# PROBLEM DESCRIPTION:
Copy exactly the lines from the one containing "Keep writing the" to the one containing "LONG_CREASE_AT_END = 0.25", both lines included, and nothing else.

# start of RECORDS SUPPLIED

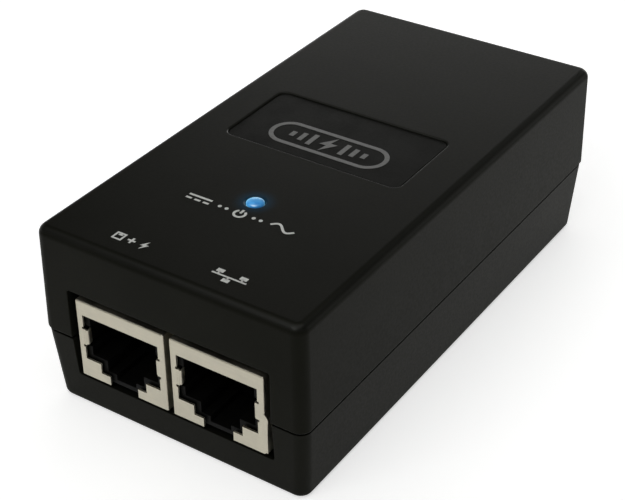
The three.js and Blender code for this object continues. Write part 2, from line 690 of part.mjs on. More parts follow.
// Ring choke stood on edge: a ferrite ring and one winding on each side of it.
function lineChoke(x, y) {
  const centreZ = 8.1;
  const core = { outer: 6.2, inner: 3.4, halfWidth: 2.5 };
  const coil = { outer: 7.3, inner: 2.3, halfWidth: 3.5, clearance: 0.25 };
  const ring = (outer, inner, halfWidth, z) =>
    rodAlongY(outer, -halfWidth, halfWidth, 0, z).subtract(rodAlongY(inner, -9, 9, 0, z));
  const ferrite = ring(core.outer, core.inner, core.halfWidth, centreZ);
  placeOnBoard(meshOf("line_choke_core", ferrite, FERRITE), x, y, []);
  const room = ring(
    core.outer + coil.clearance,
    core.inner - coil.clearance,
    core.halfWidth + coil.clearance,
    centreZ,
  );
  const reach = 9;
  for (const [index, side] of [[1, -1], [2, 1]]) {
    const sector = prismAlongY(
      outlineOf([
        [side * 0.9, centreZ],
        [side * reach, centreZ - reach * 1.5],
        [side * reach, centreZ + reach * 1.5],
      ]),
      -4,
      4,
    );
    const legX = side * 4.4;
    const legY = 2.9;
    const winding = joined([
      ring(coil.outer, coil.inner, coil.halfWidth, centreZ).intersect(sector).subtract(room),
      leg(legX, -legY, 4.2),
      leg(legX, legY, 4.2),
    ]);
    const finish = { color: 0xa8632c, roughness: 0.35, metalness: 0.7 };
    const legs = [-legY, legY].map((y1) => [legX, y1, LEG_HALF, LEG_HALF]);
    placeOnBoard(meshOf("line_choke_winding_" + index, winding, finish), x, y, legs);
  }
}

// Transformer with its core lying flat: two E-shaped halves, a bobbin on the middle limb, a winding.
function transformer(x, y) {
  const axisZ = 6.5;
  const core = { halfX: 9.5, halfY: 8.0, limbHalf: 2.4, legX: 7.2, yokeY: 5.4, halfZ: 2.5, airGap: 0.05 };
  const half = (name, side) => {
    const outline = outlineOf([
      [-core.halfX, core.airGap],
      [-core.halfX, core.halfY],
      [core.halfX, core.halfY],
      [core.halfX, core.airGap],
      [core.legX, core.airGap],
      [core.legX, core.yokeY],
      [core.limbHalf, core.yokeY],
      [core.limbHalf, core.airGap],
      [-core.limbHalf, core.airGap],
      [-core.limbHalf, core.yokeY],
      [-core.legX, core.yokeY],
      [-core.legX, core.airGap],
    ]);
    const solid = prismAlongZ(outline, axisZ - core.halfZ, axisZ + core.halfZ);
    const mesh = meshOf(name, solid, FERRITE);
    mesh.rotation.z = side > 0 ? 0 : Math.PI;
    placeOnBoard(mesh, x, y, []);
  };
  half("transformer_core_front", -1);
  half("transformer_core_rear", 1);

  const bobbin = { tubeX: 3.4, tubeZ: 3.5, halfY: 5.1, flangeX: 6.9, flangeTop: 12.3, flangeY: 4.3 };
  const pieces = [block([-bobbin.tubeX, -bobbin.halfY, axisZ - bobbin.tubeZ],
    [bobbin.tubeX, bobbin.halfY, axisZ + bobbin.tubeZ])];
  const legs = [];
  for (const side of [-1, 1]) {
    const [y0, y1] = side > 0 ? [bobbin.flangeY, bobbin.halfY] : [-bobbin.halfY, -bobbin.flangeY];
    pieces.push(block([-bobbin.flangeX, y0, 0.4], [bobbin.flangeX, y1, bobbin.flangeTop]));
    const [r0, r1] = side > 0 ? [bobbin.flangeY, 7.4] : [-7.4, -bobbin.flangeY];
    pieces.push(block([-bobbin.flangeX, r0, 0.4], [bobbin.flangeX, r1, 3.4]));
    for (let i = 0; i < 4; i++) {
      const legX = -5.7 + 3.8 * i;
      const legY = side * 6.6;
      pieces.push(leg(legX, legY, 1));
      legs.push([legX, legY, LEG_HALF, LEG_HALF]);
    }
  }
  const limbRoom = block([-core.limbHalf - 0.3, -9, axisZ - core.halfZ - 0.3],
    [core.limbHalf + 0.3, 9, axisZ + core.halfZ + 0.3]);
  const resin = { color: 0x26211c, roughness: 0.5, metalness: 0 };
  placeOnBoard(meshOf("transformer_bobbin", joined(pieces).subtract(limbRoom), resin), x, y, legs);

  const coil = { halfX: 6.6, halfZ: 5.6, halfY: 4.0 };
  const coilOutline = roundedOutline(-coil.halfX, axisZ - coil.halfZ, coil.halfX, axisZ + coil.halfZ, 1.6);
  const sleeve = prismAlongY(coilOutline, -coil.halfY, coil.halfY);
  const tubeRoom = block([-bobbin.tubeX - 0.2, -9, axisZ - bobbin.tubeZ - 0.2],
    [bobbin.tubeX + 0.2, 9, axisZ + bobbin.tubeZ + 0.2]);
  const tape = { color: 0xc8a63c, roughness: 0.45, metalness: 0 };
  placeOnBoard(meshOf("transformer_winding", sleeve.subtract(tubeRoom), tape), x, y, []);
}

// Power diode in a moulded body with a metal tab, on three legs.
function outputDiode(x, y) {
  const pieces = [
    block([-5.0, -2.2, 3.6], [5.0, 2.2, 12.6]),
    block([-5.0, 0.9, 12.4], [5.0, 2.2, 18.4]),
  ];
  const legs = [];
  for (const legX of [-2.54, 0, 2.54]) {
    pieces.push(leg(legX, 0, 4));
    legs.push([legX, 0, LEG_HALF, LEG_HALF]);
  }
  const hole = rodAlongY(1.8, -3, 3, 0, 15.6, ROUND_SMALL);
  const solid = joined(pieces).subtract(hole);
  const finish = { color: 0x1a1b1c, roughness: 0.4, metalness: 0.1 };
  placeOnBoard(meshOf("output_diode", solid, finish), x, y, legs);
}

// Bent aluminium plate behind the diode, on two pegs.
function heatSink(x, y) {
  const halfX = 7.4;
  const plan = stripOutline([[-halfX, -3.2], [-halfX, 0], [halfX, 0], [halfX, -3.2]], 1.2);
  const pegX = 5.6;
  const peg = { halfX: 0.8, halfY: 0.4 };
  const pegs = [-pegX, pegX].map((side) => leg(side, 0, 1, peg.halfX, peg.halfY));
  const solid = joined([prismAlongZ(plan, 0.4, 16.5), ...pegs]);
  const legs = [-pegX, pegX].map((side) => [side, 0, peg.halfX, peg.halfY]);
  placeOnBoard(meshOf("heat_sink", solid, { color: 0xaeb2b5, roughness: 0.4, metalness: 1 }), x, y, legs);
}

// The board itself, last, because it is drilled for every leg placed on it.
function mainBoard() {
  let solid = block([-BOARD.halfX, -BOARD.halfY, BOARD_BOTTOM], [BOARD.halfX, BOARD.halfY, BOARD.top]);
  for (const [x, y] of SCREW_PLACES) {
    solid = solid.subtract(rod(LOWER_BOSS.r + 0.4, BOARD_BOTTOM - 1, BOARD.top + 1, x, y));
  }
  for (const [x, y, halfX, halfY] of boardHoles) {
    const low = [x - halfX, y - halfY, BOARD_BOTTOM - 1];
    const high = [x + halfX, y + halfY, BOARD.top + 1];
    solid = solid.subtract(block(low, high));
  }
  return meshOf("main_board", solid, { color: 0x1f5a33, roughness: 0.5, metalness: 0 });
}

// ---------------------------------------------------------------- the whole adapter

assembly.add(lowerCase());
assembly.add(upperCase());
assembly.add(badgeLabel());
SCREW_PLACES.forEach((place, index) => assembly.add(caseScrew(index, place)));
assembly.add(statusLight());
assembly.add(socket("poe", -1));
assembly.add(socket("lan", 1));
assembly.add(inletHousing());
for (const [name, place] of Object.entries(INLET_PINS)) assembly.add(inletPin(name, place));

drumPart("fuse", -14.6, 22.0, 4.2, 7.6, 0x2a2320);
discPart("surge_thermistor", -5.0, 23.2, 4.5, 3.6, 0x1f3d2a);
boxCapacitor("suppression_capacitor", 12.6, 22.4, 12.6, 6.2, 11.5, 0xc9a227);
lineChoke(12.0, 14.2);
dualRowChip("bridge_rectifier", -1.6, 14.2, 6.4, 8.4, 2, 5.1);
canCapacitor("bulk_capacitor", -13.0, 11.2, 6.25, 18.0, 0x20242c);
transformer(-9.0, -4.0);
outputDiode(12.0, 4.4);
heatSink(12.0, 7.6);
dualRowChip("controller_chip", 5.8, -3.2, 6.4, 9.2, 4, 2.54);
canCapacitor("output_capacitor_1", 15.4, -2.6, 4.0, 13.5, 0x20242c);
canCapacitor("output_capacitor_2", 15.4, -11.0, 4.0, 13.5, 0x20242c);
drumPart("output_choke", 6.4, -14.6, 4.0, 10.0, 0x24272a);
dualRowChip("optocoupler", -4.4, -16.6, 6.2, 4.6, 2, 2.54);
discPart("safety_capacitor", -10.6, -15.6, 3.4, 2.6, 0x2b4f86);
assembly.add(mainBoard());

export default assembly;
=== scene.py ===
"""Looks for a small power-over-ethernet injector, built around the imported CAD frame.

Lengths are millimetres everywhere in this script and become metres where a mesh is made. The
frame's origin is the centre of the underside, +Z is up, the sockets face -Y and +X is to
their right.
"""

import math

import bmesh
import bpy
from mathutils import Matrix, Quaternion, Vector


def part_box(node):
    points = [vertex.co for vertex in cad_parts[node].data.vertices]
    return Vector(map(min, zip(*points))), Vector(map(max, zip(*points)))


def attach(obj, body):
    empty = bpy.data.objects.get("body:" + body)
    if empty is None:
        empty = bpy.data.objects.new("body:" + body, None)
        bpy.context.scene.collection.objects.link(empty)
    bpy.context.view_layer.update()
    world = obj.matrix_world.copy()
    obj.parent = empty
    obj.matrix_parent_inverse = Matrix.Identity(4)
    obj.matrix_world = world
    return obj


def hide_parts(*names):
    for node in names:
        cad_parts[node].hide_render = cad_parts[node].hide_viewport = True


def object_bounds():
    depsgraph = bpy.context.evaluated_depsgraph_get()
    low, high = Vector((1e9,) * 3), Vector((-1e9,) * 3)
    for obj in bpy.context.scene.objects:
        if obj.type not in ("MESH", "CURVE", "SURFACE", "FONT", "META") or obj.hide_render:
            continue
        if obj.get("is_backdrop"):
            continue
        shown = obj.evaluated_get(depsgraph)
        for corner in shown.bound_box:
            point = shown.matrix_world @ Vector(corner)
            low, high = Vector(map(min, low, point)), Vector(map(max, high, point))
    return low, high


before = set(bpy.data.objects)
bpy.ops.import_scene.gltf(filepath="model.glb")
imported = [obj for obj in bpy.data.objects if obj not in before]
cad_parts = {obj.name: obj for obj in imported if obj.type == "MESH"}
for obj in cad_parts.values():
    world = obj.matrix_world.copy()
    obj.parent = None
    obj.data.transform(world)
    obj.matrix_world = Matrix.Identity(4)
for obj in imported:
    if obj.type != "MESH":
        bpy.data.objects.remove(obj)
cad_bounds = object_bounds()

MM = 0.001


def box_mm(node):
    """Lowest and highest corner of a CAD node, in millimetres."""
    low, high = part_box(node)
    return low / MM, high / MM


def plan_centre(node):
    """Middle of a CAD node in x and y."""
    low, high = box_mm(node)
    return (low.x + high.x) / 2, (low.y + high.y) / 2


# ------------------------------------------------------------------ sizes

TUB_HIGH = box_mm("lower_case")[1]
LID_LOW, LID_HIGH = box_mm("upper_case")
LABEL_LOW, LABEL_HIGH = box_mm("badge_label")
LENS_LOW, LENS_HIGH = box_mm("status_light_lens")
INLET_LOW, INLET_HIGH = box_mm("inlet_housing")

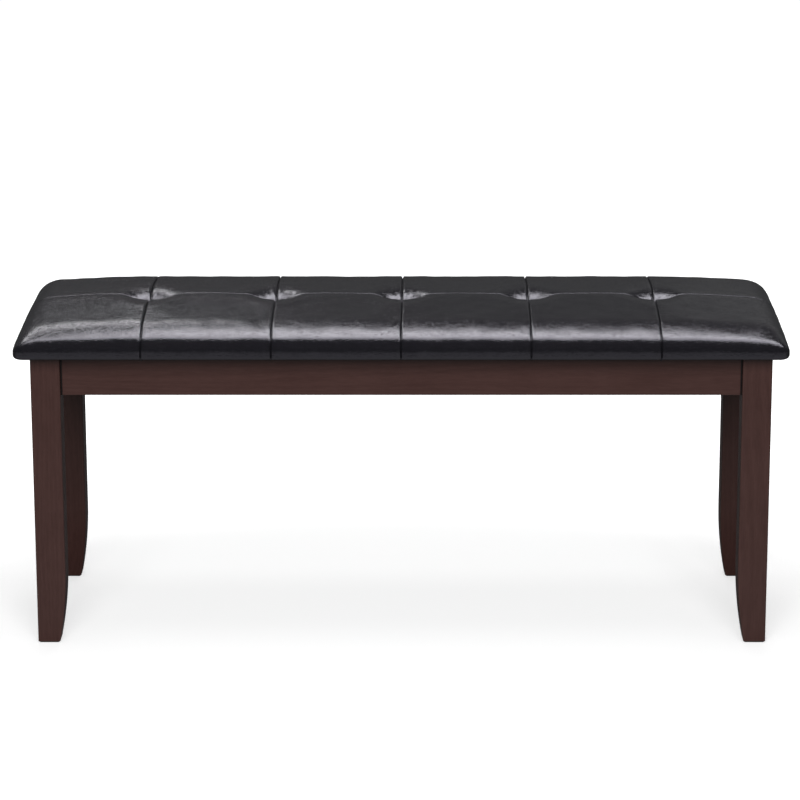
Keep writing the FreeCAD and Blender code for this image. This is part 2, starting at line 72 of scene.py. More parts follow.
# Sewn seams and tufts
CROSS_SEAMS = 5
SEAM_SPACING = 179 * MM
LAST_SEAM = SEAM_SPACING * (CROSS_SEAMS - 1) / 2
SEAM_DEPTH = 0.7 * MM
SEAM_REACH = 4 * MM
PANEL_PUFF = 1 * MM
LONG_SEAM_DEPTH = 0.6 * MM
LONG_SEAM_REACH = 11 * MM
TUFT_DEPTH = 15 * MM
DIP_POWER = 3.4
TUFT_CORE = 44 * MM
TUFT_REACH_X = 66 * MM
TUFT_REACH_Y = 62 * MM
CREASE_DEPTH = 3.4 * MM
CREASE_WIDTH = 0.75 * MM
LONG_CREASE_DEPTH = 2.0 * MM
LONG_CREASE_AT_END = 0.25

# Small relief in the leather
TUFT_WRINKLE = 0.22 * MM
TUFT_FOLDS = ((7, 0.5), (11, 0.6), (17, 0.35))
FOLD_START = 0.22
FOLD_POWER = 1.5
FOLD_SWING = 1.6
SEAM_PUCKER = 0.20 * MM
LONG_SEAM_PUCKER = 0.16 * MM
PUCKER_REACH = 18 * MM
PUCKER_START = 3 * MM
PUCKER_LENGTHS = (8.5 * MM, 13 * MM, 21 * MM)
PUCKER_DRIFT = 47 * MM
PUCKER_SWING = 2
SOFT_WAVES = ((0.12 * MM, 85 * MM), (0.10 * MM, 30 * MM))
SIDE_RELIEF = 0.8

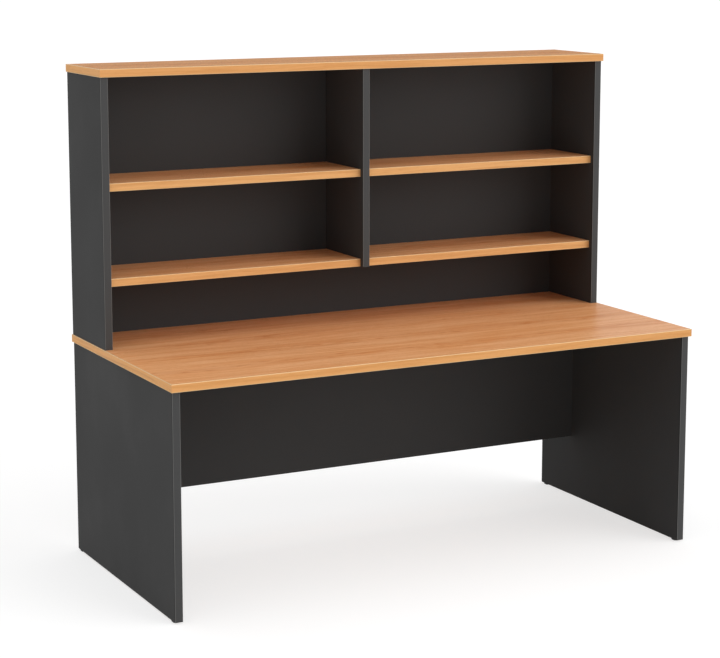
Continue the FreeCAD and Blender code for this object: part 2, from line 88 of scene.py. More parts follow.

# end of RECORDS SUPPLIED

# SOLUTION FOR THIS PROBLEM:
Keep writing the FreeCAD and Blender code for this image. This is part 2, starting at line 72 of scene.py. More parts follow.
# Sewn seams and tufts
CROSS_SEAMS = 5
SEAM_SPACING = 179 * MM
LAST_SEAM = SEAM_SPACING * (CROSS_SEAMS - 1) / 2
SEAM_DEPTH = 0.7 * MM
SEAM_REACH = 4 * MM
PANEL_PUFF = 1 * MM
LONG_SEAM_DEPTH = 0.6 * MM
LONG_SEAM_REACH = 11 * MM
TUFT_DEPTH = 15 * MM
DIP_POWER = 3.4
TUFT_CORE = 44 * MM
TUFT_REACH_X = 66 * MM
TUFT_REACH_Y = 62 * MM
CREASE_DEPTH = 3.4 * MM
CREASE_WIDTH = 0.75 * MM
LONG_CREASE_DEPTH = 2.0 * MM
LONG_CREASE_AT_END = 0.25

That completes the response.